__Rows from an object dataset__:

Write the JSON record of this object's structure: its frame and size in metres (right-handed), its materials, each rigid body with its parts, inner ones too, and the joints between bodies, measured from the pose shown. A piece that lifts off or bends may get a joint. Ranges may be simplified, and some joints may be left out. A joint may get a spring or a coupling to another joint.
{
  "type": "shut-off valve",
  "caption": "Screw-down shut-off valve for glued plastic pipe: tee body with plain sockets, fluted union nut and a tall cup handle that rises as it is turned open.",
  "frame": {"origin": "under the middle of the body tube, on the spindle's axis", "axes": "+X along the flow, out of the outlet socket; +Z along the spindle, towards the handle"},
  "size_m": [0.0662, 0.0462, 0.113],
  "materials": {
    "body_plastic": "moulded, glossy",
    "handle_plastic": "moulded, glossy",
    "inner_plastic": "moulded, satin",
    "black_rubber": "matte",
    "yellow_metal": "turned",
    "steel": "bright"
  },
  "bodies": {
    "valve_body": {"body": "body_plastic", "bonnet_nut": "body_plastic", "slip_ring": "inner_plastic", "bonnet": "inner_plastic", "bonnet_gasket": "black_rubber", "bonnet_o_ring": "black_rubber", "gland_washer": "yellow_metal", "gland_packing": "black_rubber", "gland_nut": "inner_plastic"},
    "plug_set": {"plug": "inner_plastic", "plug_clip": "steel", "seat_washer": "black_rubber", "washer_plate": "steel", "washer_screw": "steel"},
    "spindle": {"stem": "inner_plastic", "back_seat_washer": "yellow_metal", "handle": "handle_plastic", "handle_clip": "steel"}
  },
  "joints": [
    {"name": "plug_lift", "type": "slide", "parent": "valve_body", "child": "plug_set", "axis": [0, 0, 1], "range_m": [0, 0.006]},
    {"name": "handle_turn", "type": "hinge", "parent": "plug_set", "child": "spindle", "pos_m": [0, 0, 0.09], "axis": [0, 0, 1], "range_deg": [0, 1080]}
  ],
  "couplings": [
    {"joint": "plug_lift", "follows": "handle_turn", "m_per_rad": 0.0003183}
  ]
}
...
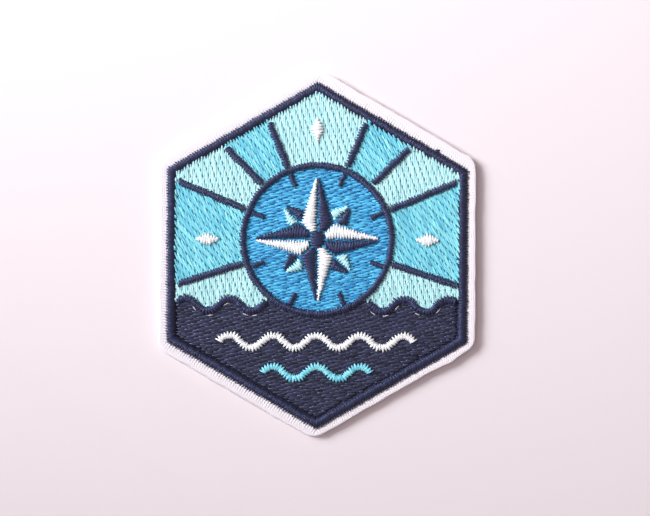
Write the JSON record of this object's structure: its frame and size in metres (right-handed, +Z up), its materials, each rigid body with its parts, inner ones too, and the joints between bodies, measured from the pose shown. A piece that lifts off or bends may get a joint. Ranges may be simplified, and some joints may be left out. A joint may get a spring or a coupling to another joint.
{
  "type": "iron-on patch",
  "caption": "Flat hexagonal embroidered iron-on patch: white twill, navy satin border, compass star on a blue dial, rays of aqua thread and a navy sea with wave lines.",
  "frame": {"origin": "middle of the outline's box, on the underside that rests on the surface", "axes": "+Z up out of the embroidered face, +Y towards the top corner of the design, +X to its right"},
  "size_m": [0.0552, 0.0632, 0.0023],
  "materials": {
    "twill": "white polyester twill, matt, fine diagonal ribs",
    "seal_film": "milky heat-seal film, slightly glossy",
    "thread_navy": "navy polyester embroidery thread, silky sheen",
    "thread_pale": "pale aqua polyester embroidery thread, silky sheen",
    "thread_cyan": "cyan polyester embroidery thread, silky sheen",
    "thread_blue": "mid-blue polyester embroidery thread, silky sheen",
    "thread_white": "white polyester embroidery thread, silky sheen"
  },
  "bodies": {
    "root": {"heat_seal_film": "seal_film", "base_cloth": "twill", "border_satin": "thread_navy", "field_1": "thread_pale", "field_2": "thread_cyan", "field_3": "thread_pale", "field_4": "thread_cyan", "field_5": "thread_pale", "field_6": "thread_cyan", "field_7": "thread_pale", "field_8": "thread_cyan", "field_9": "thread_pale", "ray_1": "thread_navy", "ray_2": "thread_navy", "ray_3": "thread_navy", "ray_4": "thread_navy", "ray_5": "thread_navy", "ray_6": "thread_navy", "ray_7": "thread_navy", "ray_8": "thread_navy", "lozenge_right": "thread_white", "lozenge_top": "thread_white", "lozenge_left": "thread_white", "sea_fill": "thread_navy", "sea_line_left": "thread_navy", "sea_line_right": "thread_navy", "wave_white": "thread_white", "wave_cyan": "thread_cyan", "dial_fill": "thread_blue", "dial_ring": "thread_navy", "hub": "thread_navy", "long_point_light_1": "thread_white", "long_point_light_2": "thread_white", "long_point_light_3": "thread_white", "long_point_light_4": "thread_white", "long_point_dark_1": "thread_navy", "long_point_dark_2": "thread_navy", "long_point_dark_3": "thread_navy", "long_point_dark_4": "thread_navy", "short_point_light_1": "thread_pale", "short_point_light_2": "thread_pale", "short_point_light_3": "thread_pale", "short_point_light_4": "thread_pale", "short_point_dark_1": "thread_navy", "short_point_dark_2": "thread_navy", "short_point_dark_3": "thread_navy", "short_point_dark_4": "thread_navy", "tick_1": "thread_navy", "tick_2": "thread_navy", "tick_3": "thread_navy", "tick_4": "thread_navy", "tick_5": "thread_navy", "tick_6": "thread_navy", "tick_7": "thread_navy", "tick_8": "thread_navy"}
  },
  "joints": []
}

__DO THIS__: Every line holding "rigid" should be copied out.

__IN RESPONSE__:
Write the JSON record of this object's structure: its frame and size in metres (right-handed), its materials, each rigid body with its parts, inner ones too, and the joints between bodies, measured from the pose shown. A piece that lifts off or bends may get a joint. Ranges may be simplified, and some joints may be left out. A joint may get a spring or a coupling to another joint.
Write the JSON record of this object's structure: its frame and size in metres (right-handed, +Z up), its materials, each rigid body with its parts, inner ones too, and the joints between bodies, measured from the pose shown. A piece that lifts off or bends may get a joint. Ranges may be simplified, and some joints may be left out. A joint may get a spring or a coupling to another joint.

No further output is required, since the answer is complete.